• **SUPPLIED MATERIAL**:
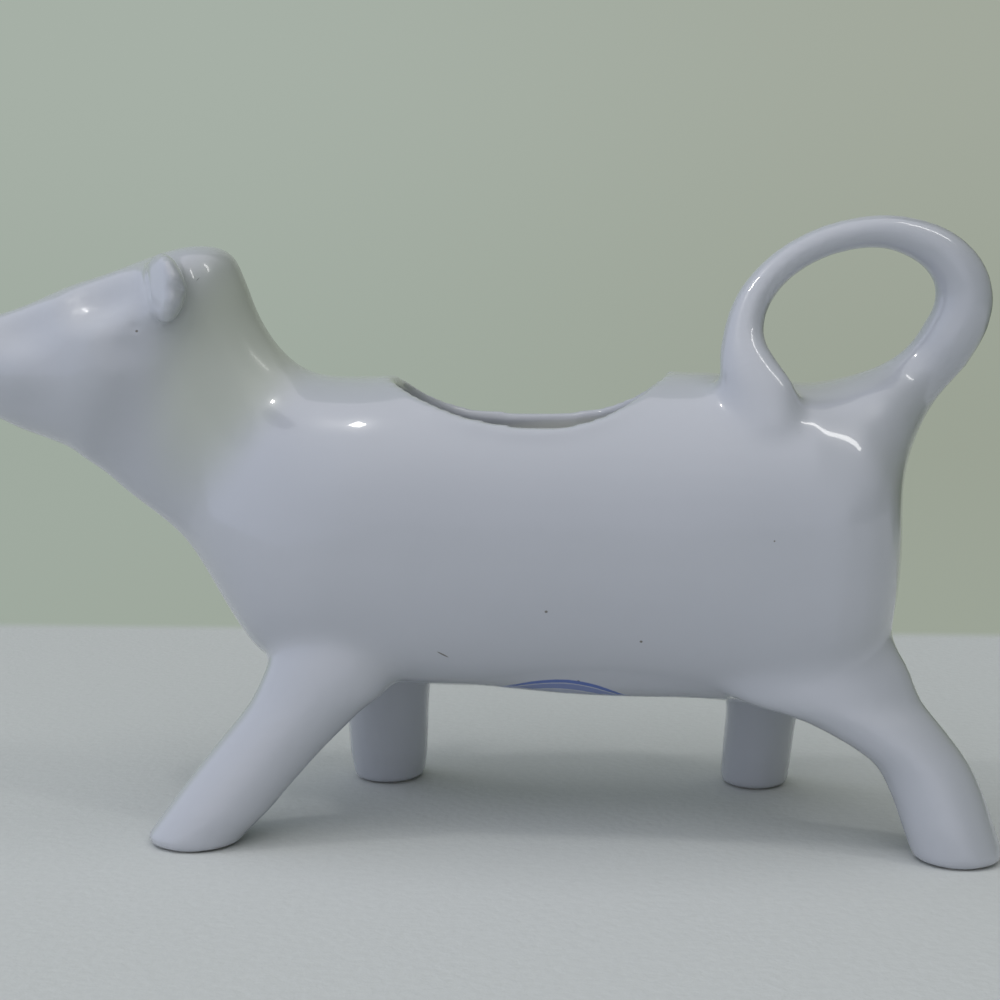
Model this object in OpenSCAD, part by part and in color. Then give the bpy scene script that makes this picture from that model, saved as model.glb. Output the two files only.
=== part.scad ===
/* [Body] */
// Length of the body, from the breast to the rump
body_l = 108.5; // [80:0.5:140]
// Width of the barrel
body_w = 46; // [38:1:56]
// Height of the back above the ground
back_h = 75; // [68:1:84]
// Height of the belly above the ground
belly_h = 21; // [15:1:28]
// Thickness of the cast wall
wall = 3; // [2:0.25:4]
// Length of the rounded rump
rump_l = 18.5; // [12:0.5:26]

/* [Filling mouth] */
// Length of the mouth along the back
mouth_l = 45; // [34:1:52]
// Width of the mouth across the back, at its middle
mouth_w = 35; // [26:0.5:38]
// Distance from the breast to the middle of the mouth
mouth_x = 47.7; // [43:0.5:55]

/* [Head and neck] */
// Length of the head, from the poll to the end of the muzzle
head_l = 40; // [32:0.5:48]
// Depth of the head and throat below the poll
head_h = 38.5; // [34:0.5:42]
// Width of the head across the cheeks
head_w = 27; // [24:0.5:31]
// Width of the muzzle
muzzle_w = 16.5; // [13:0.5:20]
// Height of the poll above the ground
poll_h = 97; // [93:0.5:102]
// Distance of the poll in front of the breast
poll_x = 9; // [4:0.5:14]
// Width of the neck behind the ears
neck_w = 21.5; // [18:0.5:25]
// Diameter of the pouring hole in the muzzle
spout_d = 8; // [5:0.5:9]

/* [Ears] */
// Length of an ear from its root, which is inside the head
ear_l = 16; // [12:0.5:20]
// Height of an ear
ear_h = 11.5; // [8:0.5:13]
// Thickness of an ear at its middle
ear_t = 4.2; // [2.5:0.1:5]
// Depth of the hollow in the front of an ear
ear_cup = 1; // [0:0.1:3]
// Angle at which an ear points backwards
ear_lean = 30; // [0:1:45]
// Depth of the middle of an ear below the poll
ear_drop = 7.5; // [6:0.5:12]
// Distance of an ear's root in front of the poll
ear_x = 5.7; // [2:0.1:9]

/* [Legs] */
// Distance between the left and the right feet
track = 40; // [34:1:48]
// Diameter of a front leg above the foot
front_leg_d = 14.2; // [11:0.2:17]
// Diameter of a rear leg above the foot
rear_leg_d = 13; // [11:0.2:16]
// Height inside the body at which the legs end
leg_root_h = 40; // [36:1:46]
// Distance from the breast to the roots of the front legs
shoulder_x = 21; // [16:0.5:26]
// Distance from the rump to the roots of the rear legs
hip_x = 16.5; // [12:0.5:22]
// Distance of the front left foot in front of the breast
front_left_x = 5.5; // [0:0.5:10]
// Distance from the breast to the front right foot
front_right_x = 19.8; // [12:0.5:28]
// Distance of the rear left foot behind the rump
rear_left_x = 7.1; // [0:0.1:12]
// Distance from the rump to the rear right foot
rear_right_x = 21.7; // [12:0.1:28]
// Rounding of the edge round the sole
sole_r = 1.4; // [0.5:0.1:2]

/* [Tail] */
// Length of the tail's loop, along the body
loop_l = 35.6; // [28:0.5:42]
// Height of the middle of the tail's loop above the back
loop_h = 22.7; // [16:0.5:30]
// Distance of the loop's rear end behind the rump
loop_back = 9.7; // [6:0.5:14]
// Thickness of the tail at the rear of the loop
tail_d = 9.2; // [7:0.2:11]
// Thickness of the tail at its thinnest
tail_thin_d = 5.2; // [4:0.2:7]
// Width of the tuft at the tail's end
tuft_w = 12.4; // [9:0.2:15]
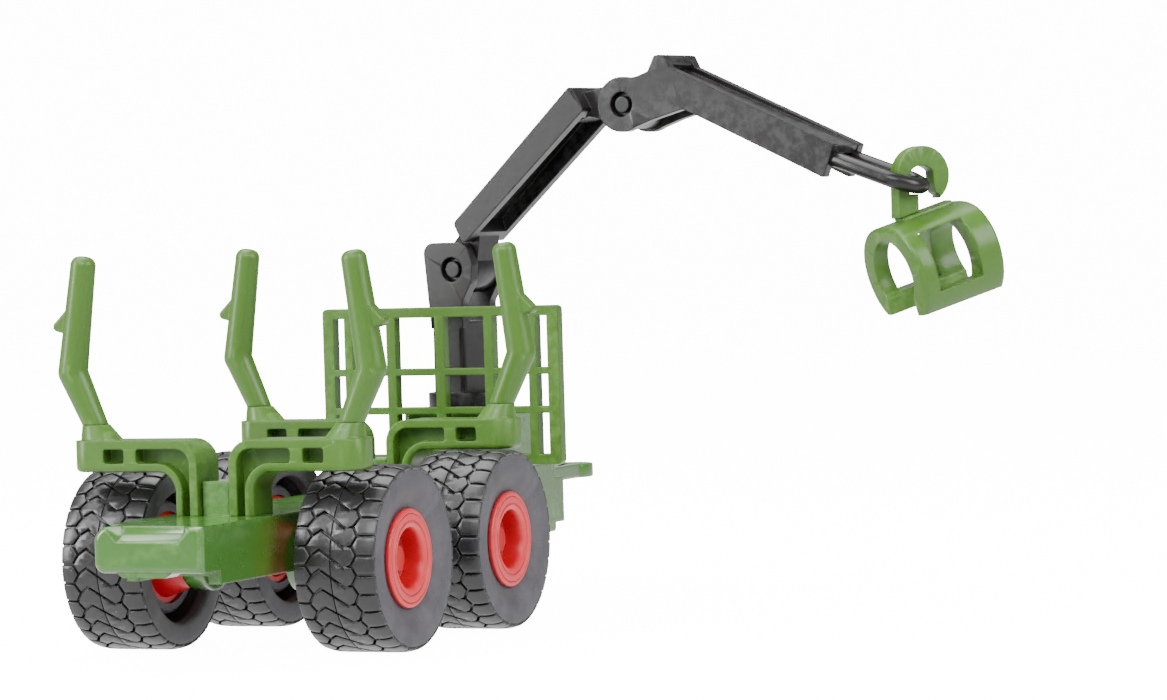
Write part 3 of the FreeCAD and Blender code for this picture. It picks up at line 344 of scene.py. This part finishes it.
def one_pitch():
    """The blocks of one pitch as (verts (a, b, h), faces)."""
    bm = bmesh.new()
    for poly, kinds in block_list():
        rings = []
        for h, wd in RINGS:
            pl = inset(poly, [wd[k] for k in kinds])
            rings.append([bm.verts.new((p.x, p.y, h)) for p in pl])
        n = len(poly)
        for lo, hi in zip(rings, rings[1:]):
            for i in range(n):
                bm.faces.new((lo[i], lo[(i + 1) % n], hi[(i + 1) % n], hi[i]))
        bm.faces.new(rings[-1])
        bm.faces.new(rings[0][::-1])
    bmesh.ops.triangulate(bm, faces=[f for f in bm.faces if len(f.verts) > 4])
    for j in range(-8, 9):
        bmesh.ops.bisect_plane(bm, geom=bm.verts[:] + bm.edges[:] + bm.faces[:], plane_co=(0, j * P / 4 + 0.013, 0), plane_no=(0, 1, 0), dist=1e-5)
    for x in (0.28, 0.62, 1.05, W - 1.05, W - 0.62, W - 0.28):
        bmesh.ops.bisect_plane(bm, geom=bm.verts[:] + bm.edges[:] + bm.faces[:], plane_co=(x, 0, 0), plane_no=(1, 0, 0), dist=1e-5)
    bmesh.ops.remove_doubles(bm, verts=bm.verts[:], dist=1e-5)
    bmesh.ops.recalc_face_normals(bm, faces=bm.faces[:])
    bm.verts.index_update()
    v = [tuple(x.co) for x in bm.verts]
    f = [tuple(x.index for x in fc.verts) for fc in bm.faces]
    bm.free()
    return v, f


def rounded(points, times=2):
    """Corner cutting on a closed list of (a, r, hard); hard corners stay."""
    pts = points
    for _ in range(times):
        new = []
        n = len(pts)
        for i in range(n):
            p, c, q = pts[i - 1], pts[i], pts[(i + 1) % n]
            if c[2]:
                new.append(c)
                continue
            new.append((c[0] + (p[0] - c[0]) * 0.25, c[1] + (p[1] - c[1]) * 0.25, 0))
            new.append((c[0] + (q[0] - c[0]) * 0.25, c[1] + (q[1] - c[1]) * 0.25, 0))
        pts = new
    return pts


FLOOR_R = R - DEPTH
CARCASS = [
    (7.95, 4.65, 1), (7.95, 4.98, 0), (8.0, 5.05, 0), (8.04, 5.16, 0), (8.12, 5.4, 0), (8.28, 5.8, 0),
    (8.46, 6.22, 0), (8.62, 6.55, 0), (8.8, 6.95, 0), (8.9, 7.5, 0), (8.88, 8.1, 0), (8.86, 8.5, 0), (8.8, 8.76, 0),
    (8.64, 8.88, 0), (8.36, FLOOR_R, 1),
    (4.45, FLOOR_R, 1),
    (0.54, FLOOR_R, 1), (0.26, 8.88, 0), (0.1, 8.76, 0), (0.04, 8.5, 0), (0.0, 8.1, 0),
    (0.0, 7.2, 0), (0.06, 6.8, 0), (0.22, 6.62, 0), (0.5, 6.6, 0), (1.6, 6.6, 0), (1.6, 7.3, 0), (5.5, 7.3, 0), (5.5, 5.85, 0),
    (1.6, 5.85, 0), (1.6, 4.65, 1),
]


def tyre(name, node, body, side, cy, cz, turn):
    """side 1 for the right wheels. Built about its own centre, then put in place by the object's location."""
    bv, bf = PITCH
    x0 = 0.0085 if side > 0 else -0.0174
    bm = bmesh.new()
    # carcass
    prof = rounded(CARCASS)
    if side < 0:
        prof = [(W - a, r, h) for a, r, h in prof]
    seg = 180
    rows = []
    for k in range(seg):
        t = 2 * math.pi * k / seg
        ct, st = math.cos(t), math.sin(t)
        rows.append([bm.verts.new((x0 + a * 0.001, -r * ct * 0.001, r * st * 0.001)) for a, r, _ in prof])
    n = len(prof)
    hard = [h for _, _, h in prof]
    for k in range(seg):
        A, B = rows[k], rows[(k + 1) % seg]
        for i in range(n):
            j = (i + 1) % n
            f = bm.faces.new((A[i], A[j], B[j], B[i]))
            am, rm = (prof[i][0] + prof[j][0]) / 2, (prof[i][1] + prof[j][1]) / 2
            # faces off the tread band get the sidewall rubber, whose lighter colour is painted light
            f.material_index = 0 if (0.35 < am < W - 0.35 and rm > 8.6) else 1
            f.smooth = True
    bmesh.ops.recalc_face_normals(bm, faces=bm.faces[:])
    for e in bm.edges:
        if e.is_manifold and e.calc_face_angle(0) > math.radians(38):
            e.smooth = False
    me = bpy.data.meshes.new(name)
    bm.to_mesh(me)
    bm.free()
    # blocks
    bm = bmesh.new()
    bm.from_mesh(me)
    for k in range(PITCHES):
        vs = []
        for a, b, h in bv:
            t = (b / P + k) * 2 * math.pi / PITCHES + turn
            r = crown(a) + h
            if h < -0.39:
                r = R - 0.55
            vs.append(bm.verts.new((x0 + a * 0.001, -r * math.cos(t) * 0.001, r * math.sin(t) * 0.001)))
        for f in bf:
            fc = bm.faces.new([vs[i] for i in f])
            fc.smooth = True
            fc.material_index = 0
            if fc.calc_area() < 1e-16:
                bm.faces.remove(fc)
                continue
            for e in fc.edges:
                if e.is_manifold and e.calc_face_angle(0) > math.radians(30):
                    e.smooth = False
    bm.to_mesh(me)
    bm.free()
    me.materials.append(M_TREAD)
    me.materials.append(M_LIT_SIDEWALL)
    o = bpy.data.objects.new(name, me)
    bpy.context.scene.collection.objects.link(o)
    o.location = (0, cy, cz)
    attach(o, body)
    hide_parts(node)
    return o


PITCH = one_pitch()
k = 0
for end in ("rear", "front"):
    for sd, s in (("right", 1), ("left", -1)):
        lo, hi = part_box("tyre_%s_%s" % (end, sd))
        tyre("moulded_tyre_%s_%s" % (end, sd), "tyre_%s_%s" % (end, sd), "wheel_%s_%s" % (end, sd), s, (lo[1] + hi[1]) / 2, (lo[2] + hi[2]) / 2, 0.0)
        k += 1

# ---------------------------------------------------------------- camera
a, p, r = 0.411, 0.032, -0.030
fwd = Vector((-math.sin(a) * math.cos(p), math.cos(a) * math.cos(p), -math.sin(p)))
right = Vector((math.cos(a), math.sin(a), 0))
up = right.cross(fwd)
rr = math.cos(r) * right + math.sin(r) * up
uu = -math.sin(r) * right + math.cos(r) * up
cam_data = bpy.data.cameras.new("camera")
cam = bpy.data.objects.new("camera", cam_data)
bpy.context.scene.collection.objects.link(cam)
rot = Matrix((rr, uu, -fwd)).transposed().to_4x4()
cam.matrix_world = Matrix.Translation(Vector((182.974, -349.225, 37.338)) * K + SHIFT) @ rot
cam_data.sensor_width = 36.0
cam_data.lens = 36.0 * 4631.66 / 1167.0
cam_data.clip_start = 0.01
cam_data.clip_end = 20.0
bpy.context.scene.camera = cam

# ---------------------------------------------------------------- stage and light
bm = bmesh.new()
bmesh.ops.create_grid(bm, x_segments=1, y_segments=1, size=4.0)
me = bpy.data.meshes.new("floor")
bm.to_mesh(me); bm.free()
floor = bpy.data.objects.new("floor", me)
floor.location = (0, 0, FLOOR_Z)
bpy.context.scene.collection.objects.link(floor)
fm, nt, bsdf = principled("floor_white", (0.9, 0.9, 0.9), 0.55, **{"Specular IOR Level": 0.2})
bsdf.inputs["Emission Color"].default_value = (1, 1, 1, 1)
bsdf.inputs["Emission Strength"].default_value = 14.0
floor.data.materials.append(fm)
floor.visible_diffuse = False
floor.visible_glossy = False

# The studio's white surround: bright where it is seen, softer as a light.
world = bpy.data.worlds.new("world")
world.use_nodes = True
wt = world.node_tree
bg = wt.nodes["Background"]
bg.inputs["Color"].default_value = (1, 1, 1, 1)
# the pale table throws light back up
wc = wt.nodes.new("ShaderNodeTexCoord")
wz = wt.nodes.new("ShaderNodeSeparateXYZ")
wr = wt.nodes.new("ShaderNodeMapRange")
for key, val in (("From Min", -0.35), ("From Max", 0.12), ("To Min", 2.1), ("To Max", 0.45)):
    wr.inputs[key].default_value = val
wt.links.new(wc.outputs["Generated"], wz.inputs[0])
wt.links.new(wz.outputs["Z"], wr.inputs["Value"])
wt.links.new(wr.outputs["Result"], bg.inputs["Strength"])
seen = wt.nodes.new("ShaderNodeBackground")
seen.inputs["Color"].default_value = (1, 1, 1, 1)
seen.inputs["Strength"].default_value = 14.5
lp = wt.nodes.new("ShaderNodeLightPath")
mx = wt.nodes.new("ShaderNodeMixShader")
wt.links.new(lp.outputs["Is Camera Ray"], mx.inputs[0])
wt.links.new(bg.outputs[0], mx.inputs[1])
wt.links.new(seen.outputs[0], mx.inputs[2])
wt.links.new(mx.outputs[0], wt.nodes["World Output"].inputs["Surface"])
bpy.context.scene.world = world


def area(name, loc, target, size, power, color=(1, 1, 1)):
    d = bpy.data.lights.new(name, "AREA")
    d.shape = "RECTANGLE"
    d.size, d.size_y = size
    d.energy = power
    d.color = color
    o = bpy.data.objects.new(name, d)
    o.location = Vector(loc) + SHIFT
    o.rotation_euler = (Vector(target) - Vector(loc)).to_track_quat("-Z", "Y").to_euler()
    bpy.context.scene.collection.objects.link(o)
    return o


area("right", (0.45, -0.05, 0.28), (0.02, 0.03, 0.02), (0.3, 0.3), 2.5)
area("left", (-0.4, -0.3, 0.22), (0.02, 0.03, 0.02), (0.15, 0.4), 3.8)
area("front", (0.1, -0.5, 0.42), (0.02, 0.03, 0.02), (0.5, 0.3), 4.2)
area("top", (-0.14, 0.06, 0.55), (0.02, 0.03, 0.02), (0.6, 0.4), 4.6)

• **WHAT THE EXERCISE ASKS**:
Copy exactly the lines that run from the first line of the data to the line containing "rump_l = 18.5; // [12:0.5:26]", please, with both ends included and nothing else.

• **FULL SOLUTION**:
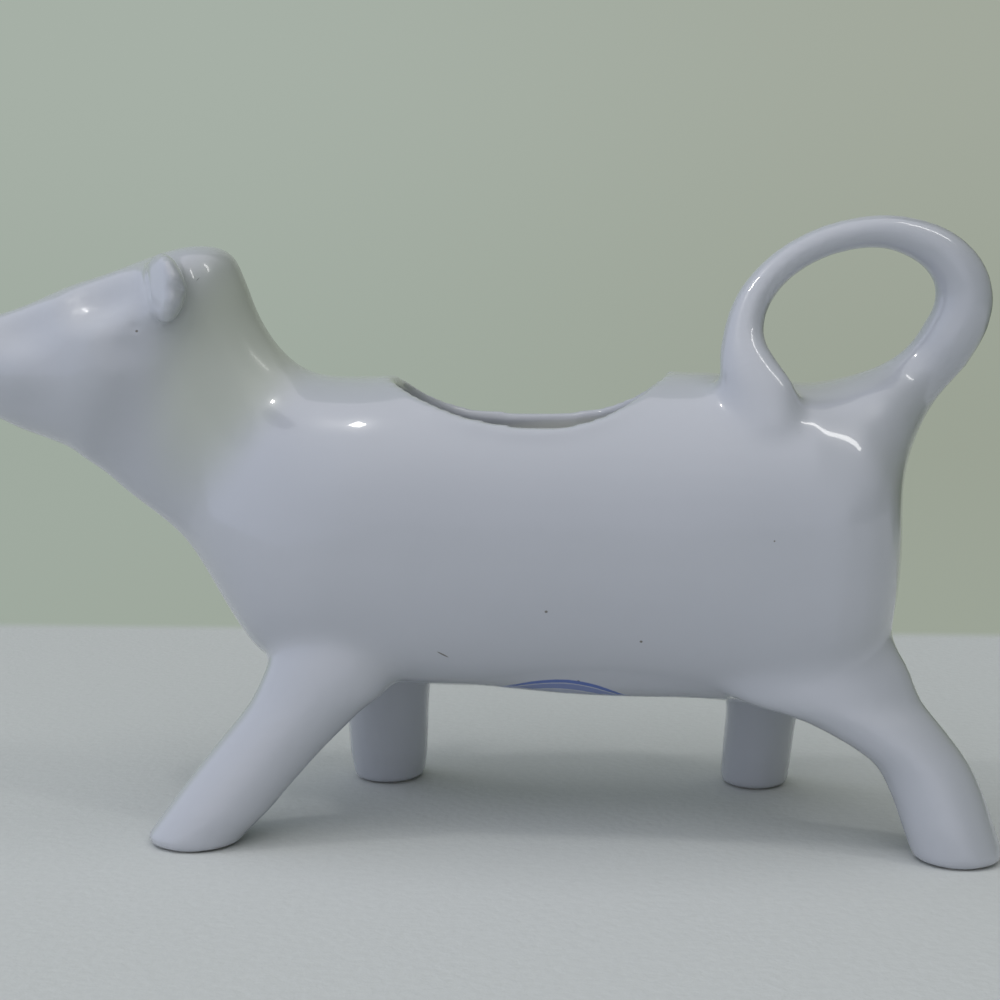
Model this object in OpenSCAD, part by part and in color. Then give the bpy scene script that makes this picture from that model, saved as model.glb. Output the two files only.
=== part.scad ===
/* [Body] */
// Length of the body, from the breast to the rump
body_l = 108.5; // [80:0.5:140]
// Width of the barrel
body_w = 46; // [38:1:56]
// Height of the back above the ground
back_h = 75; // [68:1:84]
// Height of the belly above the ground
belly_h = 21; // [15:1:28]
// Thickness of the cast wall
wall = 3; // [2:0.25:4]
// Length of the rounded rump
rump_l = 18.5; // [12:0.5:26]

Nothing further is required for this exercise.